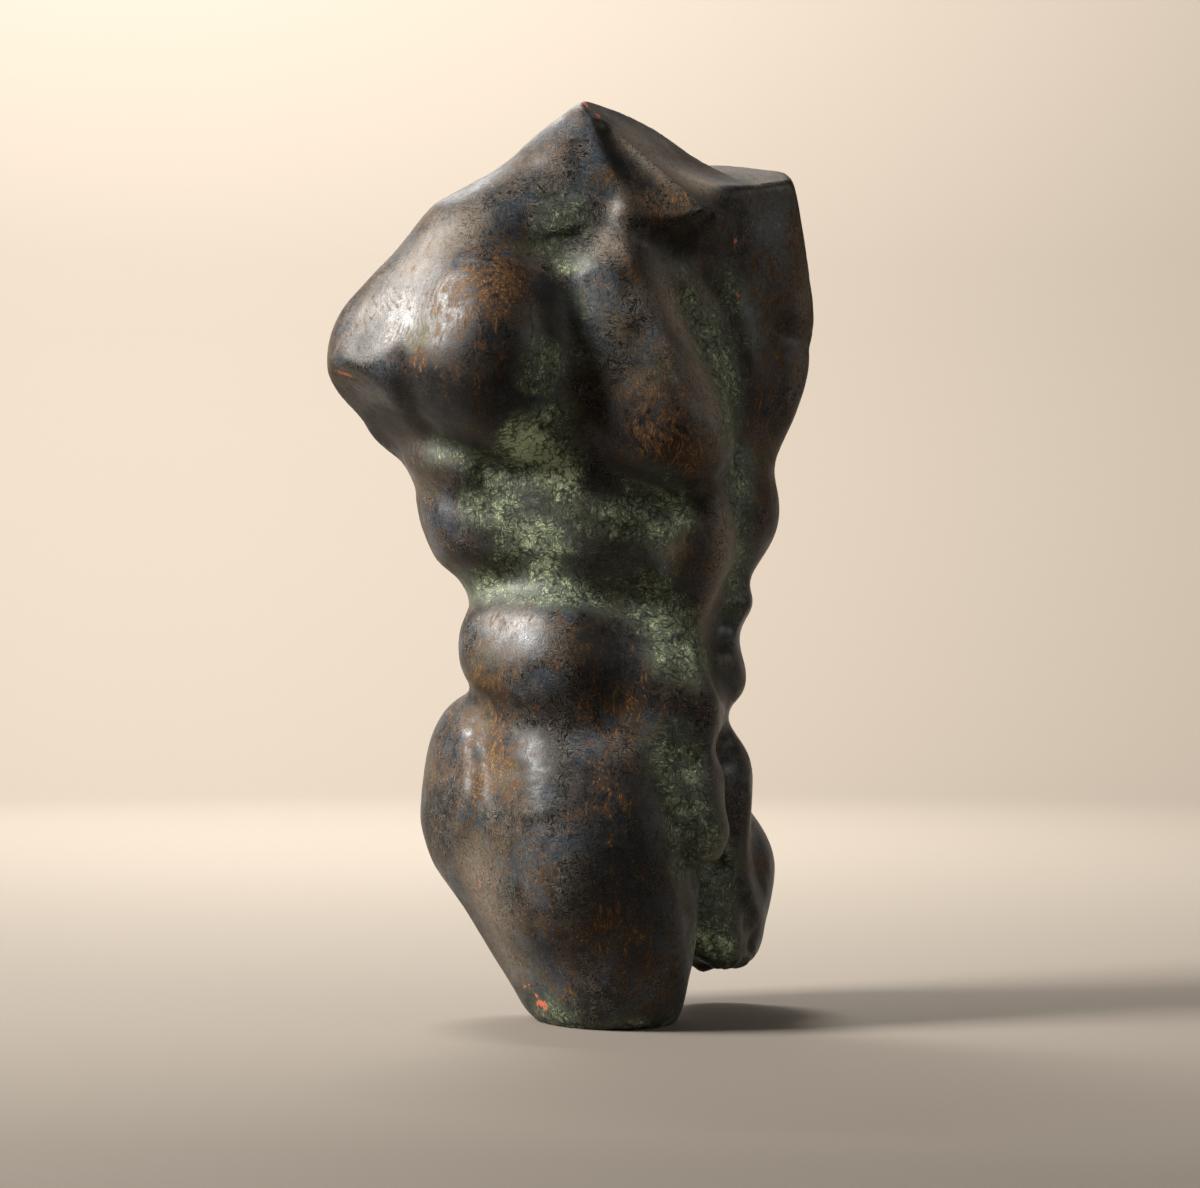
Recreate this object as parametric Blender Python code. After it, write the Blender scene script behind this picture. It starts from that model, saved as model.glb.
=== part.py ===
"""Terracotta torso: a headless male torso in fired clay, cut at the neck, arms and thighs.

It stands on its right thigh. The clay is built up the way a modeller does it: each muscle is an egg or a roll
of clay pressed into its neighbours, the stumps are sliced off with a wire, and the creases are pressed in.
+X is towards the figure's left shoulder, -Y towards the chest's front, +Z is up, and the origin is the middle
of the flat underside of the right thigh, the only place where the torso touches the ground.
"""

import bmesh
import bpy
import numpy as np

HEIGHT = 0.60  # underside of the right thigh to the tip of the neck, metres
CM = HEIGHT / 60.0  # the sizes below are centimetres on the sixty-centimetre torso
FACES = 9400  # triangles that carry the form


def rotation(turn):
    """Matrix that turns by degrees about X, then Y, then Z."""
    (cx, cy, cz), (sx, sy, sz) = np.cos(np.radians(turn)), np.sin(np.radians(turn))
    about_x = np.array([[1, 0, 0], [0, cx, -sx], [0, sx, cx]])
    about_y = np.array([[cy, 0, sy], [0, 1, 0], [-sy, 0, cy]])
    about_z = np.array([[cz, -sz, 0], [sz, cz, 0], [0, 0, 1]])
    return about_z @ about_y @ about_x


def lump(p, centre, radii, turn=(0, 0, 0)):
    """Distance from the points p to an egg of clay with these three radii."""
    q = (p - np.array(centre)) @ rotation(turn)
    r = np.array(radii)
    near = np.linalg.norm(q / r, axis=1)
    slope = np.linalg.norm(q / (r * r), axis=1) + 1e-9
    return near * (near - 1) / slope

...

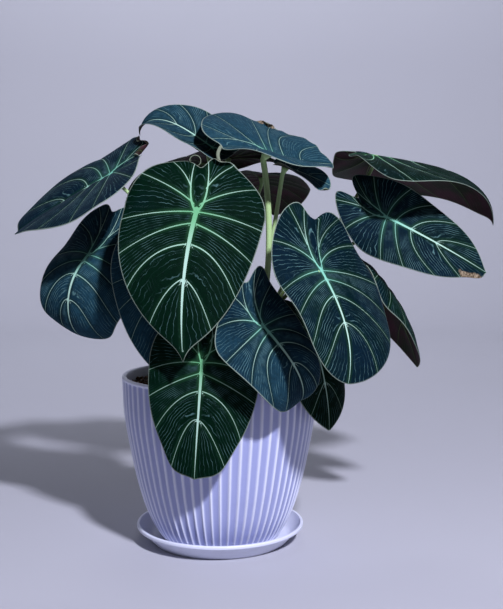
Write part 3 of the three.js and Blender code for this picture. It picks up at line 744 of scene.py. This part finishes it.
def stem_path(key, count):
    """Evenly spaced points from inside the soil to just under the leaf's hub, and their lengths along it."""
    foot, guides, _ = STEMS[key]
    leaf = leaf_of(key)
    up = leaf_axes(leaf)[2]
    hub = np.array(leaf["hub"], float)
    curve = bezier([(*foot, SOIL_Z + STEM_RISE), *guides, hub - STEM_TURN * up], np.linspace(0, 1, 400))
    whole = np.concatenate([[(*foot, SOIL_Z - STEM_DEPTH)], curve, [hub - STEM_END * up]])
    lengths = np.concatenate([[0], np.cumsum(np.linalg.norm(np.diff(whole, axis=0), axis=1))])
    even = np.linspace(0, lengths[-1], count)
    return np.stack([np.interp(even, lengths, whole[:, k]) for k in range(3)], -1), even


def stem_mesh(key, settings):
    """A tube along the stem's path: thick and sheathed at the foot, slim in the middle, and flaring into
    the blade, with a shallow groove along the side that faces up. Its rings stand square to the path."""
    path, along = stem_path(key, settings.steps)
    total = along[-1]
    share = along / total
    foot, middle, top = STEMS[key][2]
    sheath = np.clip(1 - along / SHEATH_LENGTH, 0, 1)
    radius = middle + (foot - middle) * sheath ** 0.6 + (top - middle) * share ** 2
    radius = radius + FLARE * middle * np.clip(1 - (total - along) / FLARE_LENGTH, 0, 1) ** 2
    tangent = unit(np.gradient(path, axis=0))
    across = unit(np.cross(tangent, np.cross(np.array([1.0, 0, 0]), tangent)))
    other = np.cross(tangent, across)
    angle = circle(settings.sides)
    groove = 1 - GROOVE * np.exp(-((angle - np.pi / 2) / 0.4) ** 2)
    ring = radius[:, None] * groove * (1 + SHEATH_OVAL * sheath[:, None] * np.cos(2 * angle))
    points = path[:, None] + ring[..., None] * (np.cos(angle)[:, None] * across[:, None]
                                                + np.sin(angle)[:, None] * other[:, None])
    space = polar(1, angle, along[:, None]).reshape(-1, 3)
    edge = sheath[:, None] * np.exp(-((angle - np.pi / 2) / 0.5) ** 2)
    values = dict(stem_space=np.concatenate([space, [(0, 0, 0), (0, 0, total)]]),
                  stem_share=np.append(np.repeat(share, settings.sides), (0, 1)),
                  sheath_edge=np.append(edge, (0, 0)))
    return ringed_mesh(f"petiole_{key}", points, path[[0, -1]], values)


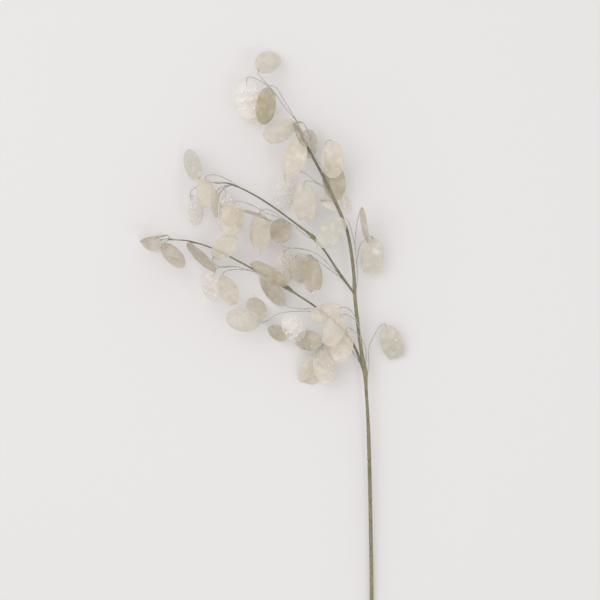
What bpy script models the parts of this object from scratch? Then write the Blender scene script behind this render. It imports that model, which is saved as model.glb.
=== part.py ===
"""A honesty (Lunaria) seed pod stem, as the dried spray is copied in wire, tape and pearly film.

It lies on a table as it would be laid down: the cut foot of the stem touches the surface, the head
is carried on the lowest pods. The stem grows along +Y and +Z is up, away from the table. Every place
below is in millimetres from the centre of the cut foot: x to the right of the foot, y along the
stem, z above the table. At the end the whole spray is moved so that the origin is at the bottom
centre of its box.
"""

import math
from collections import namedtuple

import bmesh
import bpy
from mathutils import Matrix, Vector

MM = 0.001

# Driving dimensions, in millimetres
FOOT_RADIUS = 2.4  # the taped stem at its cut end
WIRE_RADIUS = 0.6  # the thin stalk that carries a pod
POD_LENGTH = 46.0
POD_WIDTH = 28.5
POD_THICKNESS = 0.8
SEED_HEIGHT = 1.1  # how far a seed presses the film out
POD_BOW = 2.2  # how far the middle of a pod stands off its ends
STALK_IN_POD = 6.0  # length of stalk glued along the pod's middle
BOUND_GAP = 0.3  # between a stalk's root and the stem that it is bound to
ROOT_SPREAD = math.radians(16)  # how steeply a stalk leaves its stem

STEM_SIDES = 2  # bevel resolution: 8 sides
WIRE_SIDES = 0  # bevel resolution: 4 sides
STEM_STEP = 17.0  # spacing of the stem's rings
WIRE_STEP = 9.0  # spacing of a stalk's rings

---

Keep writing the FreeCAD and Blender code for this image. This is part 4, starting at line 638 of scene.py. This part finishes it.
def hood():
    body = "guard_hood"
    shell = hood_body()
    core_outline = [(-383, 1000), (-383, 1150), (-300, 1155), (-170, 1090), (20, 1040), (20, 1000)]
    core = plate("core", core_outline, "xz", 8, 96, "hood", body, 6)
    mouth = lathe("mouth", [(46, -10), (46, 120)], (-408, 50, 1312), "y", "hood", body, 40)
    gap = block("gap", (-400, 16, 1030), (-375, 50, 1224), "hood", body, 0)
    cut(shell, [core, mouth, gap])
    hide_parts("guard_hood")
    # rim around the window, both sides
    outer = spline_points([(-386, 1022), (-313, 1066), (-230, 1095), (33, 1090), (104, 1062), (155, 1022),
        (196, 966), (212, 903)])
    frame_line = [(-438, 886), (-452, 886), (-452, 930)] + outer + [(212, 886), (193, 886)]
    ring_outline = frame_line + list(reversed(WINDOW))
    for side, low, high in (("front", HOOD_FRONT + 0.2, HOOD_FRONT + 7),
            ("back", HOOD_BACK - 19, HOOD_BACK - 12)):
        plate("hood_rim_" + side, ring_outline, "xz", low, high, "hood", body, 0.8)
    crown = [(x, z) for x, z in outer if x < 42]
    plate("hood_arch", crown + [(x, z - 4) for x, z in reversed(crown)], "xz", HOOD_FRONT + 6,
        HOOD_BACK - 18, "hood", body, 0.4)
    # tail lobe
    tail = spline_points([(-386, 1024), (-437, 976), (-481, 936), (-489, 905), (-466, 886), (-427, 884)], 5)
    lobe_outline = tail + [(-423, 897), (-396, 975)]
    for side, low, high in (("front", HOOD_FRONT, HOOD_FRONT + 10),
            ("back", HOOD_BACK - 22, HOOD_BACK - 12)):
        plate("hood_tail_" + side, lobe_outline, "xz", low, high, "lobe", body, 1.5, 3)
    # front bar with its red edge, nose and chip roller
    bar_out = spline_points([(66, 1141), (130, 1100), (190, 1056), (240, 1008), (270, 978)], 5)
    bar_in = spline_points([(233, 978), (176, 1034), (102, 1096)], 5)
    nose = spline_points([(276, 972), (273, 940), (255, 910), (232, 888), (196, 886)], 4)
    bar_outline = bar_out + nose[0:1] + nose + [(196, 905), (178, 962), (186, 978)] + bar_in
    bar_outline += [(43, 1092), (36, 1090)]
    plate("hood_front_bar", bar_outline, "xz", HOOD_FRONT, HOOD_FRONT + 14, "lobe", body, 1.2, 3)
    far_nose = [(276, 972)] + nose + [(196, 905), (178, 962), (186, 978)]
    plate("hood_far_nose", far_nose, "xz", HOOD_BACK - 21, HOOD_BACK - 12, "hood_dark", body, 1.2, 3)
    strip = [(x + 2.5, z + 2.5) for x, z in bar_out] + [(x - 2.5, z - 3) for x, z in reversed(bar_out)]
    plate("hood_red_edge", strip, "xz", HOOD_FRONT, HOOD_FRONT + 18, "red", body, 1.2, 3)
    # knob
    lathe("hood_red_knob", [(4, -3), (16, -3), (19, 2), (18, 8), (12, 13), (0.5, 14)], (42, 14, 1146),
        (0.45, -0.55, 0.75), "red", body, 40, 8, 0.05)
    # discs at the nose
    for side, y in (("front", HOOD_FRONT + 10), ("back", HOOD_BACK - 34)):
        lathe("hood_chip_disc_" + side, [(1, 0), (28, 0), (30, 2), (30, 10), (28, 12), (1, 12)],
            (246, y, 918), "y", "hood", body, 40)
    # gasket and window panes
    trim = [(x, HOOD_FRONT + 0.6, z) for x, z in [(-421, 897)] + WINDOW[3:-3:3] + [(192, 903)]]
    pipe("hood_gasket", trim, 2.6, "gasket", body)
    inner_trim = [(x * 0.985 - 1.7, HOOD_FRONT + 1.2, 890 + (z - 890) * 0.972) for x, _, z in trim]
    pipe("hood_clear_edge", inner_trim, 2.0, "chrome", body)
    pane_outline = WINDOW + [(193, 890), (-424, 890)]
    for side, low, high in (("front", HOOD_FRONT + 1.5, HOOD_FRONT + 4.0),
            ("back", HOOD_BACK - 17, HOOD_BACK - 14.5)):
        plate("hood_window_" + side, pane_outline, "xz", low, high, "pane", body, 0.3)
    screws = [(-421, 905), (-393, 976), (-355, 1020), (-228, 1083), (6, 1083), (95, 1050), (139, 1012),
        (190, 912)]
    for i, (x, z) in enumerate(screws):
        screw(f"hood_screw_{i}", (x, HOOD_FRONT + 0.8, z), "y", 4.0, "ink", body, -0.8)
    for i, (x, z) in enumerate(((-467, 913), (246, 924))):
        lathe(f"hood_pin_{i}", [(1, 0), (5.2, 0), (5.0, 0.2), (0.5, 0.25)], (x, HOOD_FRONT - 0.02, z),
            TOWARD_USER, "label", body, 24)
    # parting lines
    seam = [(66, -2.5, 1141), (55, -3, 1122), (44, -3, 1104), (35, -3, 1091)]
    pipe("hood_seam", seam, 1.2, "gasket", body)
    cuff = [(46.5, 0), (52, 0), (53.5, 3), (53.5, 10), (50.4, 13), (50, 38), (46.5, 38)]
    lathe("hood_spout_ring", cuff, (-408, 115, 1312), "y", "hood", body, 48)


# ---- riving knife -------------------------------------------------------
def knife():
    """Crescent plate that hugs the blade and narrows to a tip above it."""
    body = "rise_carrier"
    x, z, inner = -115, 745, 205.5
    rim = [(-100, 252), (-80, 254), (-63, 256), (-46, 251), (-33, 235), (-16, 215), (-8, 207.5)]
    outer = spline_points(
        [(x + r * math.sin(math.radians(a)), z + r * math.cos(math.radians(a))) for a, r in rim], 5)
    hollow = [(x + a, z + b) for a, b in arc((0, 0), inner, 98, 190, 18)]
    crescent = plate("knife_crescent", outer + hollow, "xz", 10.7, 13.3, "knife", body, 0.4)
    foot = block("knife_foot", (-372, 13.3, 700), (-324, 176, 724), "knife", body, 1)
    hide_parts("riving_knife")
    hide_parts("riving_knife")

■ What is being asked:
Of the lines in the material, how many include "three"? Respond with the number alone.

■ Solution for this task:
2